The NSPR was established with these noble objectives and an institutional framework was put in place to drive implementation. Top government executives, like permanent secretaries and other high profile stakeholders, sit on the NSPR committees. At the top is the Rural Development Council (RDC) which oversees the NSPR implementation. Then follows the two tier monitoring and evaluation committee, which involves the RDC and its sub committees on one hand and line ministries and the national statistics institute on the other hand.
According to the BIDPA report a crippling trend has emerged in which the institutional framework of the NSPR has and continues to fail because of a serious lapse in communication between the RDC and the line ministries who are in fact the key players in the poverty eradication exercise.

While strong ties exist between the RDC and its subcommittees and between the CSO and line ministries it has emerged that communication between the RDC and the line ministries is almost non existent. This results in a situation whereby the ministries which are supposed to drive the NSPR program are operating in a vacuum without any communication or synergy with set poverty reduction strategies.

The Ministry of Agriculture, for example, is a key player in poverty reduction and a lot of RDC targets and strategies are heavily dependent on the successes and achievements of the ministry. But due to lack of synergy between the RDC and the MoA it obtains that the ministry, unaware of any poverty eradication strategies or RDC targets, only implements its own strategies which, while aiming for improvement of agriculture, might not necessarily be on par with poverty eradication strategies and targets as set by the NSPR. Therefore, a case of the right hand not knowing what the left hand is doing emerges, and organizations that are supposed to be working together and keeping in constant synergy and communication are actually operating separately without any standardization of operations to reach their common target.

At the same time the monitoring and evaluation units that have been set up to give the RDC feedback on the performance of the ministries are very weak such that the RDC is deprived of information that would enable it to gauge whether the NSPR strategies are bearing fruit.

The failure of the NSPR was also attributed to government’s failure to assimilate the strategy into national policy and mainstream it with other development strategies like vision 2016, millennium development goals and national development plans which also aim to eradicate poverty. The report states that because the NSPR reinforces vision 2016, MDG’s and NDP’s it should be mainstreamed into the NDP process. The failure of government to assimilate the NSPR, since its inception in 2003, has resulted in a situation where the NSPR has no data on which to reflect. Four years down the line, there is no basis on which the NSPR can be evaluated.

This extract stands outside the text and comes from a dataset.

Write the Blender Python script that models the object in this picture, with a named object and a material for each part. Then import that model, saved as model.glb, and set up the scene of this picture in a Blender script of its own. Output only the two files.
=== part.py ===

The RDC is specifically mandated to deal with poverty at rural level and, in the face of rampant poverty in the urban areas primarily due to industrialization and rural to urban migration, the country does not have in its poverty eradication strategy a single unit that is meant to address poverty in urban areas.

The report also condemned the present situation where poverty indicators in Botswana are aggregated, ignoring the fact that conditions are not the same throughout the country.

”It is important to disaggregate existing indicators because poverty problems are regionally specific such that the level of poverty that exists in the central district would be different from that in the Kgalagadi,” said Dr Seleka’s report. He added that because of this aggregation the 30 percent poverty indicator that is quoted for Botswana might not necessarily be a true reflection because the reality is that there is some place in the country where incidence of poverty is higher.

Though the definition of poverty has been modified to accommodate factors like participation and participation in decision making, Botswana’s poverty indicators continue to concentrate on income and access to social services.” While NGO’s continue to assist in encouraging participation by the poor, it is important to establish a clear strategy that will ensure that the poor also participate in the decision making process in Botswana,” Seleka said.

At the same, time poverty indicators are dependent on data from independent sources like the poverty surveys. The report stated that most of the time data from such surveys is obsolete and irrelevant by the time it is released. Poverty surveys, for example, are carried out at 10 year intervals and then released after 3 to 5 years, such that policy established based on this data is redundant by the time of implementation because dynamics change within the long time frame.

Because of these factors, there is no data in Botswana to determine if the NSPR has in fact made progress in poverty reduction and Botswana is currently tackling poverty issues basing on past data released before the adoption of NSPR specifically the last poverty incidence survey of 2002-2003 which put the poverty head count index at 30 percent.